Written by Canadian playwrights Richard Greenblatt and Ted Dykstra, the play first premiered in 1996 in Toronto to rave reviews and sold-out houses. Since then, it's played Off Broadway, at the Kennedy Centre in Washington, in London's West End, and around the world - more than 4,000 performances throughout Canada, Japan, Australia, Hong Kong, South Africa, Austria, Finland, and more. 2 Pianos 4 Hands is one of the most-successful Canadian plays of all time, and now the Rep is bringing it to Milwaukee through November 3, 2019.

The show follows two young boys, Ted and Richard, on their journey of playing, practicing, and professionally pursuing the piano from the tender age of about six up to present day. At the reins are Joe Kinosian, a Milwaukee native and graduate of the Milwaukee High School of the Arts, as Ted and Ben Moss as Richard. Each actor not only plays the piano, but also a string of supporting characters from oddball teachers to overbearing parents to competition and conservatory judges.

Kinosian, formerly seen at the Stackner in Murder for Two, is downright hilarious when given the chance, though the script for 2 Pianos isn't as outlandishly funny as Murder was. Moss moves easily between characters, too, his piano-playing serenely smooth throughout. It's amazing what personality these two pianists bring to the keys. Who knew scales could be so thrilling!

The tone of 2 Pianos 4 Hands is perfectly suited to the cabaret. Though there are a few stinging moments of parent-child and teacher-student relationships, the show largely steers clear of emotional baggage.

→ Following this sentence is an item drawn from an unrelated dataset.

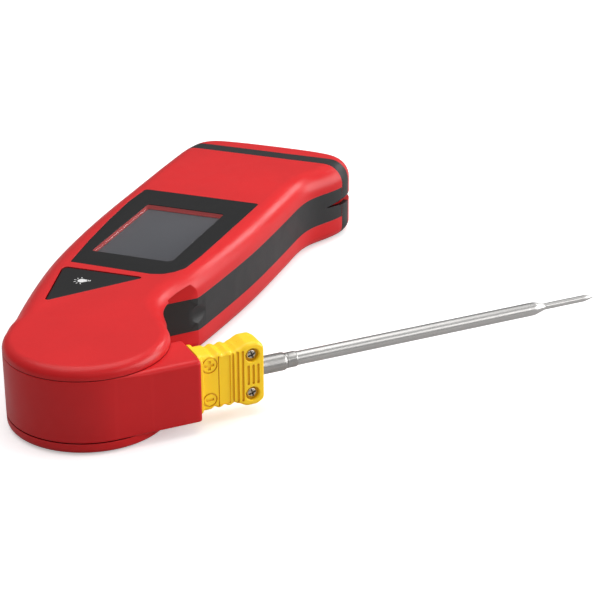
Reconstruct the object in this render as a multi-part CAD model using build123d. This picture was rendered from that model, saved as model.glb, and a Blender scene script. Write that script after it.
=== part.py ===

Rather, it's just plain fun. 2 Pianos is especially entertaining if you find yourself easily mesmerized by professional musicians - in this case, seeing their fingers fly across the keys in such an up-close and intimate setting as the Stackner.

One might also argue that 2 Pianos 4 Hands is actually a classical piano concert under the guise of a lighthearted romp. To name a few of the composers on display, there's Bach, Beethoven, Mozart, Chopin, Schubert - and the Liszt goes on. An evening spent in the presence of these composers and their works will leave you in awe that anyone could put these complex notes together to create music. Yes, 2 Pianos makes classical music cool and keeps it relevant for today's audiences.

The play is also a crash course in playing and reading music. The audience is thrown into the deep-end alongside Ted and Richard as they learn major vs. minor, flats, sharps, eighths, arpeggios, time-keeping, and dozens more. It's enough to make your head spin - and enough to make people who gave up on their piano lessons wish they'd stuck with it. I imagine 2 Pianos would be even more fun for someone who can currently play.

In the end, 2 Pianos 4 Hands is a love letter to the play's titular instrument. It celebrates the classical composers and teachers who inspire, the parents who encourage, and especially the kids who put in the work, sacrifice their time, chase that dream, and may or may not achieve it. Classical pianists, as one of Richard's monologues points out, sit outside of the mainstream nowadays. 2 Pianos serves to bring these works and this skill set back into theaters worldwide in a celebration of the piano and the many hands who make it great.